**AIM OF THE TASK:**
Extract every line below that contains the word "from".

**GIVEN DATA:**
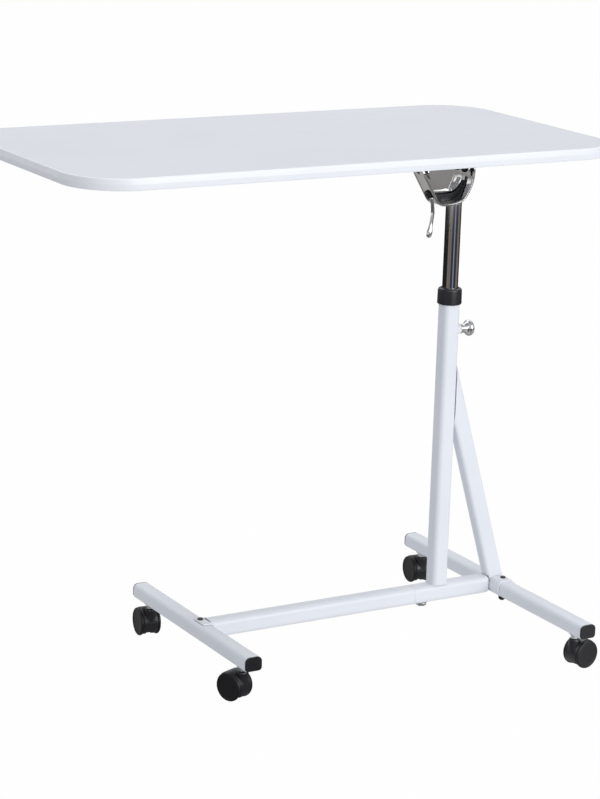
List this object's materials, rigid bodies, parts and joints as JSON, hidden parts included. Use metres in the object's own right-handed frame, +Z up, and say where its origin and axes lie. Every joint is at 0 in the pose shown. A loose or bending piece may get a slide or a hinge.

---

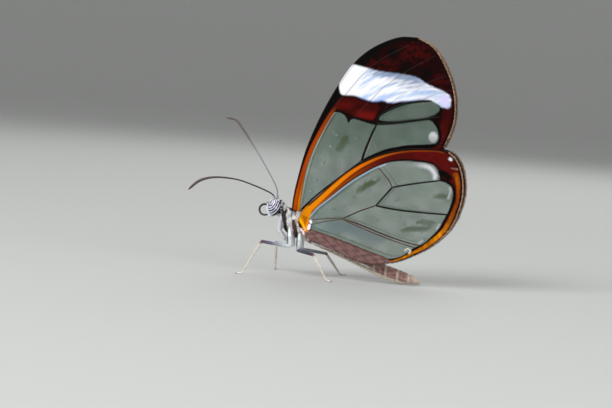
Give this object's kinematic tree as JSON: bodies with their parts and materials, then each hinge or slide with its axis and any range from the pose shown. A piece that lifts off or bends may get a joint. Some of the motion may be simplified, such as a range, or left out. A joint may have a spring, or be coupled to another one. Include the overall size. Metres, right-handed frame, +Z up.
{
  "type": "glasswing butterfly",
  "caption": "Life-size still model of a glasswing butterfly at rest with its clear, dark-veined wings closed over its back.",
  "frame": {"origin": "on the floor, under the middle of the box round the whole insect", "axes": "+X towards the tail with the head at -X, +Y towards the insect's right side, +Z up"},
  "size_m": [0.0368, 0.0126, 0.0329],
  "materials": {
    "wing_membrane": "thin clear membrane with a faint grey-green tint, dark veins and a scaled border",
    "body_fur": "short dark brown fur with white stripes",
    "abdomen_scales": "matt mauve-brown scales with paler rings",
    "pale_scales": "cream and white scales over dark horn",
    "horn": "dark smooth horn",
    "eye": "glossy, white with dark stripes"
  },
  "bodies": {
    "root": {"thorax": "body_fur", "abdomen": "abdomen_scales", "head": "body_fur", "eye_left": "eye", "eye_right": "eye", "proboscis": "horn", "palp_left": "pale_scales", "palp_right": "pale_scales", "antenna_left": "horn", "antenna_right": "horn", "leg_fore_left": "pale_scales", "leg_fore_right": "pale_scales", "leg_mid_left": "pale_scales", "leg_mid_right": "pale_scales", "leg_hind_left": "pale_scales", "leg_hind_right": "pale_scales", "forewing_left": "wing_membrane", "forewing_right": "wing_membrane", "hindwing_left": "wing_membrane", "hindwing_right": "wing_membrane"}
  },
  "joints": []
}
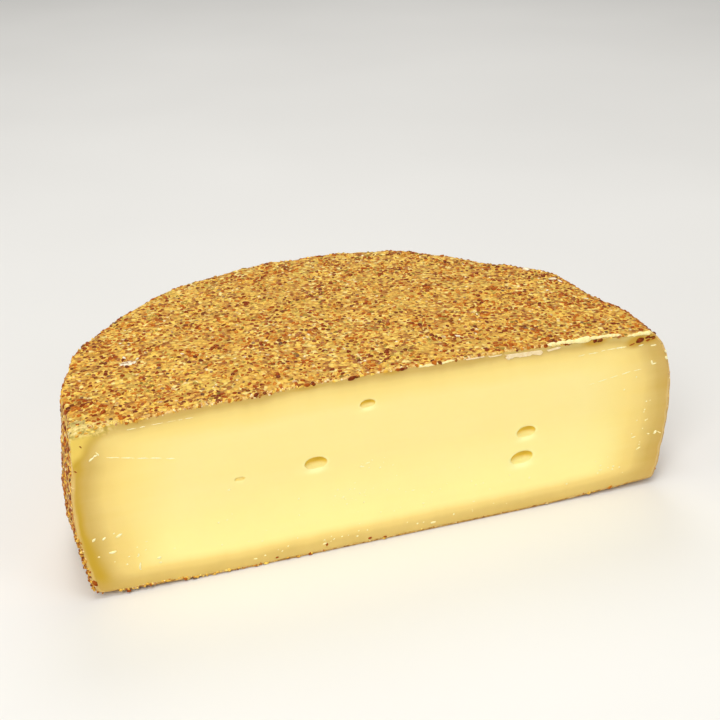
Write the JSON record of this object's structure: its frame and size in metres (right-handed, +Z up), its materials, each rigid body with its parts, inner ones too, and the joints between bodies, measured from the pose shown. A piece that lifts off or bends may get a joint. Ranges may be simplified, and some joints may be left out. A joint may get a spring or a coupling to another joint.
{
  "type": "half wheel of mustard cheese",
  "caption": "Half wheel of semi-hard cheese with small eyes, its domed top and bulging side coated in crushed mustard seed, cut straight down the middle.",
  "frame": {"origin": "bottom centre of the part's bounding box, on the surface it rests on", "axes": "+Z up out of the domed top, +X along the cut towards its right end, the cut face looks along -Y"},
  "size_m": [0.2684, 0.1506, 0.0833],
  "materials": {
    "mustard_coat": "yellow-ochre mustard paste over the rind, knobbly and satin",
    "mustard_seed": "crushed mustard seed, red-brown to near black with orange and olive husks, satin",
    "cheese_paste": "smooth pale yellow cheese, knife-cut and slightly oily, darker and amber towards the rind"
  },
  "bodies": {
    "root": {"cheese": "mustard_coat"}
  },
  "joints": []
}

**FULL OUTPUT:**
Give this object's kinematic tree as JSON: bodies with their parts and materials, then each hinge or slide with its axis and any range from the pose shown. A piece that lifts off or bends may get a joint. Some of the motion may be simplified, such as a range, or left out. A joint may have a spring, or be coupled to another one. Include the overall size. Metres, right-handed frame, +Z up.
Write the JSON record of this object's structure: its frame and size in metres (right-handed, +Z up), its materials, each rigid body with its parts, inner ones too, and the joints between bodies, measured from the pose shown. A piece that lifts off or bends may get a joint. Ranges may be simplified, and some joints may be left out. A joint may get a spring or a coupling to another joint.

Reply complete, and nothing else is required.